The critical fact about all of the foregoing obligations was that they were imposed on the States, under 40 CFR § 52.23, as elements of an applicable implementation plan. The State's failure to carry out any of them would therefore not merely allow the Administrator to step in and carry them out himself under § 113(a)(2),1 but would, in the view of each of the Courts of Appeals, render the State "in violation of a requirement of an applicable implementation plan" and therefore apparently subject to direct enforcement actions against it under the provisions of § 113(a)(1):

"Whenever, on the basis of any information available to him, the Administrator finds that any person is in violation of any requirement of an applicable implementation plan, the Administrator shall notify the person in violation of the plan and the State in which the plan applies of such finding. If such violation extends beyond the 30th day after the date of the Administrator's notification, the Administrator may issue an order requiring such person to comply with the requirements of such plan or he may bring a civil action in accordance with subsection (b)."

Under dual challenges by the States that these regulations were not within the mandate of the Act, and that if they were they were in violation of the Constitution, the United States Courts of Appeals for the Ninth, Fourth, and District of Columbia Circuits struck them down. All of the courts rested on statutory interpretation, but noted also that serious constitutional questions might be raised if the statute were [7 ELR 20376] read as the United States argued it should be. Brown v. EPA, 521 F.2d 827 (CA9 1975); Arizona v. EPA, 521 F.2d 825 (CA9 1975); District of Columbia v. EPA, U.S. App. D.C. , 521 F.2d 971 (1975); Maryland v. EPA, 530 F.2d 215 (CA4 1975). The only substantial variation in the outcome of these decisions2 was that the District of Columbia Circuit affirmed regulations requiring the creation of bus lanes, the purchase by the affected jurisdictions of a fixed number of new buses, and the denial of registration to a vehicle whose owner in unable to produce a federal certificate of compliance, should a federal inspection program be instituted.

The Solicitor General's petitions from all three Courts of Appeals challenged them only insofar as they invalidated the regulations requiring state inspection and maintenance programs.
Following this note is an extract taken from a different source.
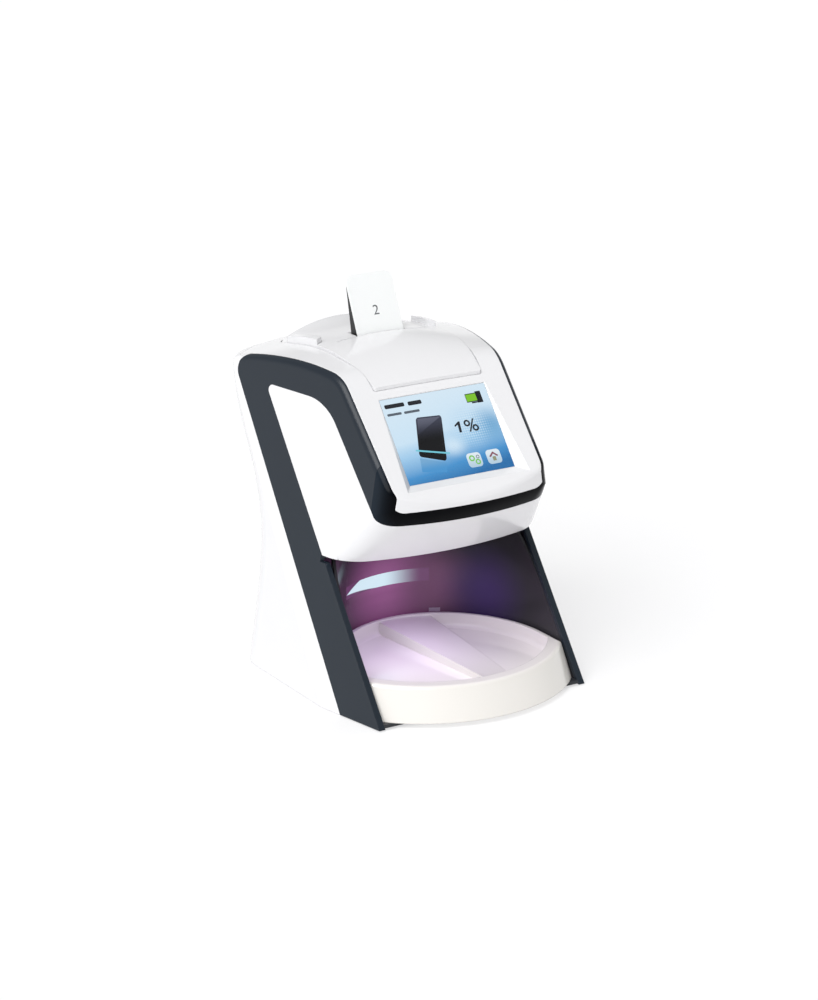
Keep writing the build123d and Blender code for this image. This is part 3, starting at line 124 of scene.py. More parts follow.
class Finish:
    """One material, built a node at a time round its shader."""

    def __init__(self, name, sockets=()):
        self.material = bpy.data.materials.new(name)
        self.material.use_nodes = True
        self.shader = self.material.node_tree.nodes["Principled BSDF"]
        self.set(sockets)

    def node(self, kind, settings=(), sockets=(), output=0):
        """Adds a node: its settings first, then the values or wires of its sockets."""
        made = self.material.node_tree.nodes.new(kind)
        for key, value in dict(settings).items():
            if key == "stops":
                while len(made.color_ramp.elements) < len(value):
                    made.color_ramp.elements.new(1.0)
                for stop, (place, colour) in zip(made.color_ramp.elements, value):
                    stop.position = place
                    stop.color = colour
            else:
                setattr(made, key, value)
        for key, value in dict(sockets).items():
            self.feed(made.inputs[key], value)
        return Wire(self, made.outputs[output])

    def feed(self, socket, value):
        if isinstance(value, Wire):
            self.material.node_tree.links.new(value.socket, socket)
        else:
            socket.default_value = value

    def set(self, sockets):
        for key, value in dict(sockets).items():
            self.feed(self.shader.inputs[key], value)

    def place(self):
        """The point on the piece, in metres, which stays with the piece when it moves."""
        return self.node("ShaderNodeTexCoord", output=OBJECT_PLACE)

    def along(self, *direction):
        """How far the point lies along a direction, in metres."""
        return self.node(
            "ShaderNodeVectorMath",
            {"operation": "DOT_PRODUCT"},
            {0: self.place(), 1: direction},
            VECTOR_VALUE,
        )

    def noise(self, scale, detail=2.0, stretch=(1.0, 1.0, 1.0)):
        """Cloudy noise from 0 to 1, with its scale in turns to the metre."""
        spot = self.node(
            "ShaderNodeVectorMath", {"operation": "MULTIPLY"}, {0: self.place(), 1: stretch}
        )
        return self.node(
            "ShaderNodeTexNoise", {}, {"Vector": spot, "Scale": scale, "Detail": detail}
        )

    def ramp(self, amount, *stops):
        """Colours that change with an amount; each stop is its place and a colour."""
        return self.node("ShaderNodeValToRGB", {"stops": stops}, {0: amount})

    def clamp(self, amount, low=0.0, high=1.0):
        """The amount's share of the way from low to high, held between 0 and 1."""
        return self.node(
            "ShaderNodeMapRange",
            {"interpolation_type": "SMOOTHSTEP"},
            {"Value": amount, "From Min": low, "From Max": high},
        )

    def mix(self, amount, first, second):
        """A colour between two, by an amount."""
        sockets = {MIX_FACTOR: amount, MIX_FIRST: first, MIX_SECOND: second}
        return self.node("ShaderNodeMix", {"data_type": "RGBA"}, sockets, MIX_COLOUR)

    def bump(self, height, depth, edge=0.0):
        """Relief of a depth in metres from a height of 0 to 1; edge is a radius for sharp edges."""
        sockets = {"Height": height, "Strength": 1.0, "Distance": depth}
        if edge:
            sockets["Normal"] = self.node(
                "ShaderNodeBevel", {"samples": BEVEL_SAMPLES}, {"Radius": edge}
            )
        return self.node("ShaderNodeBump", {}, sockets)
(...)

In addition we granted the petition for certiorari of the State of Virginia on its challenge to the regulations which the District of Columbia Circuit had upheld. Prior to argument, the Solicitor General informed the Court that repeal of the bus purchase regulations was imminent, Government Reply Brief, at 25,3 and that issue was thereby effectively removed from the case. Thus the case has undergone a great deal of shrinkage since the decisions below due to the Government's exercise of its prerogative not to seek review of the invalidation of certain regulations.

But the Government has not merely renounced an intent to pursue certain specified regulations; it now appears to admit that those remaining in controversy are invalid unless modified in certain respects:

"The Administrator . . . concedes the necessity of removing from the regulations all requirements that the States submit legally adopted regulations; the [Administrator's] regulations contain no requirement that the State adopt laws." Government Brief, at 20 n. 14.
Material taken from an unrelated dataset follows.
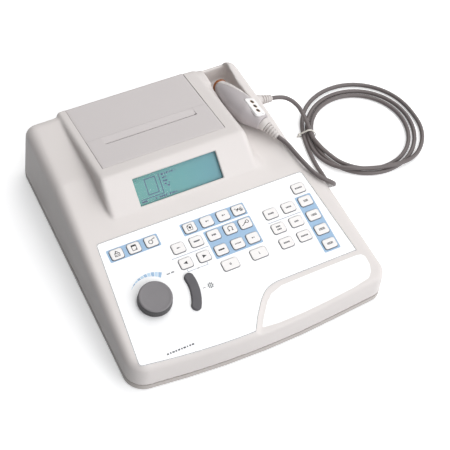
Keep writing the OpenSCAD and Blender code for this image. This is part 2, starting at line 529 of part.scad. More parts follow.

The Government's position now appears to be that, while the challenged transportation plans do not require the enactment of state legislation, they do now contain, and must be modified to eliminate, certain requirements that the State promulgate regulations. See Government Reply Brief, at at 14 n. 22.
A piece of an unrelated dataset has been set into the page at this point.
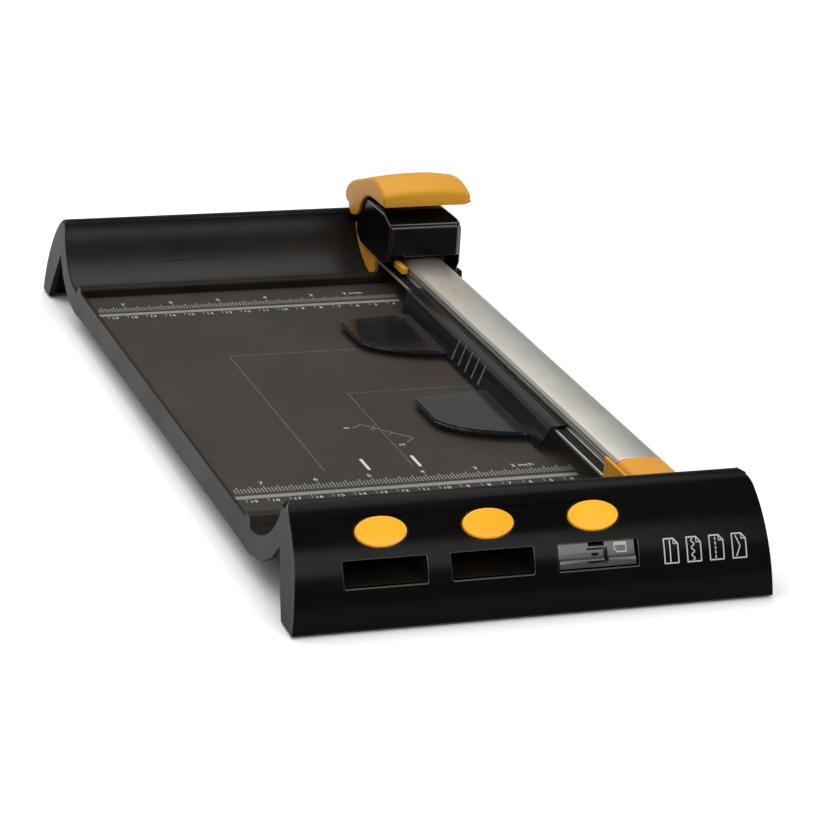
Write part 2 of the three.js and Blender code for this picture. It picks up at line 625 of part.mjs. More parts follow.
function bladeHolder() {
  const { left, cheek, right, half, bottom, bridge, top } = HOLDER;
  const spanY = [HEAD_Y - half, HEAD_Y + half];
  const cheeks = [[left, left + cheek], [right - cheek, right]].map((x) => block(x, spanY, [bottom, bridge + 1]));
  const beam = block([STEM.left - 1, right], [HEAD_Y + STEM.near, HEAD_Y + STEM.far], [bridge, top]);
  const hole = rod(AXLE.radius + GAP, [left - 5, HEAD_Y, BLADE_Z], [1, 0, 0], 20, 24);
  return join([...cheeks, beam]).subtract(hole);
}

const AXLE = { radius: 2, left: 87.2, right: 93.2 };
const bladeAxle = () => rod(AXLE.radius, [AXLE.left, HEAD_Y, BLADE_Z], [1, 0, 0], AXLE.right - AXLE.left, 24);

function disc(radius, bore, thickness, base, axis, segments = 48) {
  const profile = [[bore, 0], [radius - 1.2, 0], [radius, thickness / 2], [radius - 1.2, thickness], [bore, thickness], [bore, 0]];
  return turned(profile, base, axis, segments);
}

const HUB = { bore: AXLE.radius + 0.06, outer: 3.2, left: 89.2, right: 91.2 };
const bladeHub = () =>
  turned(
    [
      [HUB.bore, 0], [HUB.outer, 0], [HUB.outer, HUB.right - HUB.left], [HUB.bore, HUB.right - HUB.left],
      [HUB.bore, 0],
    ],
    [HUB.left, HEAD_Y, BLADE_Z],
    [1, 0, 0],
    24,
  );

// The handle is a saddle over the head, with its far end drooping behind the housing. A thin end plate hangs
// lower down the housing's left side.
const HANDLE = { left: 51.8, right: 100.8, plate: 1.5 };
const handleTop = [
  [-20.5, 67.3], [-21, 75.4], [-17, 77.2], [-11, 78.8], [-5, 79.6], [1, 79.3], [8, 77.6], [15, 74.9], [22, 72.2],
  [30, 68.9], [37, 65.4], [41.8, 62.2], [44.6, 58.8], [45.2, 56.2], [44, 53.8], [41, 52.7], [39, 52.5], [38, 50.2],
  [35.5, 48.3], [33, 48],
];
const handleUnderside = [
  [31, 49.4], [29.4, 55.6], [25.8, 62], [19.5, 66.8], [11, 69], [0, 69.4], [-11, 68.2],
];
const handlePlateUnderside = [
  [26, 49.6], [21.5, 52.4], [18.5, 57], [14, 61.8], [6, 66], [-2.5, 67.1], [-12, 67.2],
];

function handle() {
  const saddle = prism(atHead([...handleTop, ...handleUnderside]), "x", HANDLE.left, HANDLE.right);
  const plate = prism(
    atHead([...handleTop, ...handlePlateUnderside]),
    "x",
    HANDLE.left,
    HANDLE.left + HANDLE.plate,
  );
  const stem = block(
    [STEM.left, STEM.right],
    [HEAD_Y + STEM.near, HEAD_Y + STEM.far],
    [HOLDER.top + GAP, 70],
  );
  const relief = block([86, 110], [HEAD_Y - 30, HEAD_Y - 9], [60, 69.6]);
  return saddle.add(plate).subtract(relief).add(stem);
}

const footPad = (x, y) =>
  block(
    [x - FOOT_PAD.length / 2, x + FOOT_PAD.length / 2],
    [y - FOOT_PAD.width / 2, y + FOOT_PAD.width / 2],
    [0, FOOT_PAD.height],
  );

// ---- the assembly ---------------------------------------------------------------------------------------------
const trimmer = new THREE.Group();

function place(name, solid, finish, group = trimmer) {
  const mesh = new THREE.Mesh(toGeometry(solid), finish);
  mesh.name = name;
  group.add(mesh);
}

place("base_moulding", baseMoulding(), satinBlack);
const fenceRoom = FENCE_Y - GAP;
place(
  "board_plate",
  block([BOARD.left, BOARD.right], [-fenceRoom, fenceRoom], [BOARD_TOP - BOARD.thickness, BOARD_TOP]),
  boardBlack,
);
place(
  "cutting_mat",
  block([MAT.left, MAT.right], [-fenceRoom, fenceRoom], [BOARD_TOP - MAT.thickness, BOARD_TOP]),
  matGrey,
);
place("front_cover", frontCover(), glossBlack);
place("storage_tray", storageTray(), satinBlack);
COVER_SCREWS.xs.forEach((x, i) => place(`cover_screw_${i + 1}`, coverScrew(x), steel));
["left", "middle", "right"].forEach((where, i) => place(`button_${where}`, button(STATIONS[i]), amber));
place("stored_cartridge", storedCartridge(), satinBlack);
place(
  "stored_blade",
  disc(
    BLADE_RADIUS - 1.6,
    2,
    storedBlade.thickness,
    [cartridgeX, storedBlade.y + 1.2, storedBlade.z - storedBlade.thickness / 2],
    [0, 0, 1],
    32,
  ),
  steel,
);
place("rail_extrusion", railExtrusion(), aluminium);
for (const [side, where] of [[-1, "near"], [1, "far"]]) {
  place(`rail_block_${where}`, railBlock(side), amber);
  BLOCK_SCREWS.forEach(([x, y], i) => place(`rail_screw_${where}_${i + 1}`, blockScrew(x, side * y), steel));
}
place("paper_guard", paperGuard(), smoked);

const head = new THREE.Group();
trimmer.add(head);
place("head_housing", headHousing(), glossBlack, head);
place("head_carriage", headCarriage(), amber, head);
for (const [where, span] of Object.entries(PAD.spans)) {
  place(`glide_pad_${where}`, glidePad(span), acetal, head);
}
HEAD_SCREWS.xs.forEach((x, i) => place(`head_screw_${i + 1}`, headScrew(x), steel, head));
place("handle_spring", handleSpring(), steel, head);
place("handle", handle(), amber, head);
place("blade_holder", bladeHolder(), satinBlack, head);
place("blade_axle", bladeAxle(), steel, head);
place("blade_hub", bladeHub(), acetal, head);
place("rotary_blade", disc(BLADE_RADIUS, HUB.outer + 0.1, 0.6, [CUT_X, HEAD_Y, BLADE_Z], [1, 0, 0]), steel, head);

for (const [x, hand] of FEET) {
  place(`foot_near_${hand}`, footPad(x, nearFootY), rubber);
  place(`foot_far_${hand}`, footPad(x, farFootY), rubber);
}

export default trimmer;
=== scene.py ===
"""The looks of a rotary paper trimmer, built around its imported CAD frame.

The trimmer's sizes are millimetres until a mesh is made, and `MM` turns them to metres there. The floor, the
lights and the camera's distance are in metres. +Y runs along the cut, +X towards the rail side, +Z up.
"""
import json
import math

import bmesh
import bpy
from mathutils import Matrix, Vector

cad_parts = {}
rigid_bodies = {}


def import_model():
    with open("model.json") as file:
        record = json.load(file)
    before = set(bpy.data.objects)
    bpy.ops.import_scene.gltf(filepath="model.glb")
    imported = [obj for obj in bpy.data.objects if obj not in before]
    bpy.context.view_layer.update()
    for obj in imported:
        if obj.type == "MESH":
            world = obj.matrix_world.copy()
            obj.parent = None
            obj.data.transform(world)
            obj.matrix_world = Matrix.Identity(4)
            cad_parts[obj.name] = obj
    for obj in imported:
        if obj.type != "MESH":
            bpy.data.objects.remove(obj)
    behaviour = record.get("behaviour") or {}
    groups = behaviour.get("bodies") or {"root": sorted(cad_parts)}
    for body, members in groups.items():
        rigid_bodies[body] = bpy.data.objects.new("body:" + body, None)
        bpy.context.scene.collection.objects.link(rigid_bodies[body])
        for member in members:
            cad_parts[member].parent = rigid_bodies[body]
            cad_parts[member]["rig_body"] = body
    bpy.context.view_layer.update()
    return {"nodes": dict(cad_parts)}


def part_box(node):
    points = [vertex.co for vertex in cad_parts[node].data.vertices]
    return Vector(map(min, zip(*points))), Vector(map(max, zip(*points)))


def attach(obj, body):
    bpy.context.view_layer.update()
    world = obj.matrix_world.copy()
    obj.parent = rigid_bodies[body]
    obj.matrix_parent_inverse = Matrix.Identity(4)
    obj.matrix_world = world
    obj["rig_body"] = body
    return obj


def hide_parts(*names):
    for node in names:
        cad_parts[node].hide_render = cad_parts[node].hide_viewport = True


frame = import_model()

MM = 0.001


def span(node):
    """A CAD node's lowest and highest corners, in millimetres."""
    low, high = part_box(node)
    return [c / MM for c in low], [c / MM for c in high]


# ---- sizes that the frame gives -------------------------------------------------------------------
COVER_LOW, COVER_HIGH = span("front_cover")
BOARD_LOW, BOARD_HIGH = span("board_plate")
HOUSING_LOW, HOUSING_HIGH = span("head_housing")
HANDLE_LOW, HANDLE_HIGH = span("handle")
GUARD_LOW, GUARD_HIGH = span("paper_guard")
CARTRIDGE_LOW, CARTRIDGE_HIGH = span("stored_cartridge")
BLADE_LOW, BLADE_HIGH = span("rotary_blade")
END_HEIGHT = COVER_HIGH[2]
RIDGE_Y = COVER_HIGH[1]  # the near ridge's outer edge, a negative Y
END_LEAN = RIDGE_Y - COVER_LOW[1]
BOARD_TOP = BOARD_HIGH[2]
FLOOR_HALF_WIDTH = COVER_HIGH[0]
SIDE_FLARE = 4.1  # how much each side leans in between floor and ridge
HEAD_Y = (HOUSING_LOW[1] + HOUSING_HIGH[1]) / 2
CUT_X = BLADE_LOW[0]
BUTTON_NODES = ("button_left", "button_middle", "button_right")
STATIONS = [(span(n)[0][0] + span(n)[1][0]) / 2 for n in BUTTON_NODES]


# ---- materials --------------------------------------------------------------------------------------
def linear(hex_colour):
    """An sRGB hex colour as linear RGBA."""
    channels = [int(hex_colour[i : i + 2], 16) / 255 for i in (1, 3, 5)]
    return [c / 12.92 if c <= 0.04045 else ((c + 0.055) / 1.055) ** 2.4 for c in channels] + [1.0]


def add(tree, kind, settings, links):
    """Adds one node. `settings` are its properties, sockets' values, or a ramp's (place, colour) stops."""
    node = tree.nodes.new(kind)
    for key, value in settings.items():
        if key == "stops":
            for element, (place, colour) in zip(node.color_ramp.elements, value):
                element.position = place
                element.color = colour
        elif isinstance(key, int) or key in node.inputs:
            node.inputs[key].default_value = value
        else:
            setattr(node, key, value)
    for key, output in links.items():
        tree.links.new(node.inputs[key], output)
    return node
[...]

We decline the Government's invitation to pass upon the EPA regulations, when the only ones before us are admitted to be in need of certain essential modifications. Such action on our part would amount tothe rendering of an advisory opinion. For this Court to review regulations normally required to be first reviewed in the Court of Appeals, before such review is had, is extraordinary. See Youngstown Sheet & Tube Co. v. Sawyer, 343 U.S. 579, 584-585 (1952). For it to review regulations not yet promulgated, the final form of which has only been hinted at, would be wholly novel. See generally CBS v. United States, 316 U.S. 407, 417-419 (1942); United States v. Los Angeles & Salt Lake Railroad Co., 273 U.S. 299, 309-310 (1927).

The judgments of the respective Courts of Appeals are vacated, and the cases are remanded for consideration of mootness and such other proceedings as may be consistent with this opinion.

It is so ordered.

1. Section 113(a)(2); 42 U.S.C. § 1857c-8(a)(2):

"Whenever, on the basis of information available to him, the Administrator finds that violations of an applicable implementation plan are so widespread that such violations appear to result from a failure of the State in which the plan applies to enforce the plan effectively, he shall so notify the State. If the Administrator finds such failure extends beyond the 30th day after such notice, he shall give public notice of such finding. During the period beginning with such public notice and ending when such State satisfies the Administrator that it will enforce such plan (hereafter referred to in this section as 'period of Federally assumed enforcement'), the Administrator may enforce any requirement of such plan with respect to any person —

"(A) by issuing an order to comply with such requirement, or

"(B) by bringing a civil action under subsection (b)."

2. Prior to the decision of the Ninth Circuit, a similar set of regulations pertaining to Pennsylvania had been upheld by the Third Circuit. Pennsylvania v. EPA, 500 F.2d 246 (CA3 1974). That decision is not presently before the Court.

3. The regulations were officially rescinded on February 8, 1977. 42 Fed. Reg. 7957.

[7 ELR 20376]

MR. JUSTICE STEVENS, dissenting.

The action the Court takes today is just as puzzling as the Government's position. Unless and until the Environmental Protection Agency rescinds the regulations in dispute, it is perfectly clear that the litigation is not moot. Moreover, an apparent admission that those regulations are invalid unless modified is not a proper reason for vacating the Court of Appeals judgments which invalidated the regulations.

If the Court is satisfied that the Government will modify the regulations regardless of the outcome of the litigation, the writs of certiorari should be dismissed as improvidently granted. On the other hand, if the survival of the regulations is dependent on our disposition of these cases, we should address the merits and resolve the issues which have been fully beiefed and argued. By vacating the judgments below, the Court hands the Government a partial victory as a reward for an apparent concession that its position is not supported by the statute. I respectfully dissent.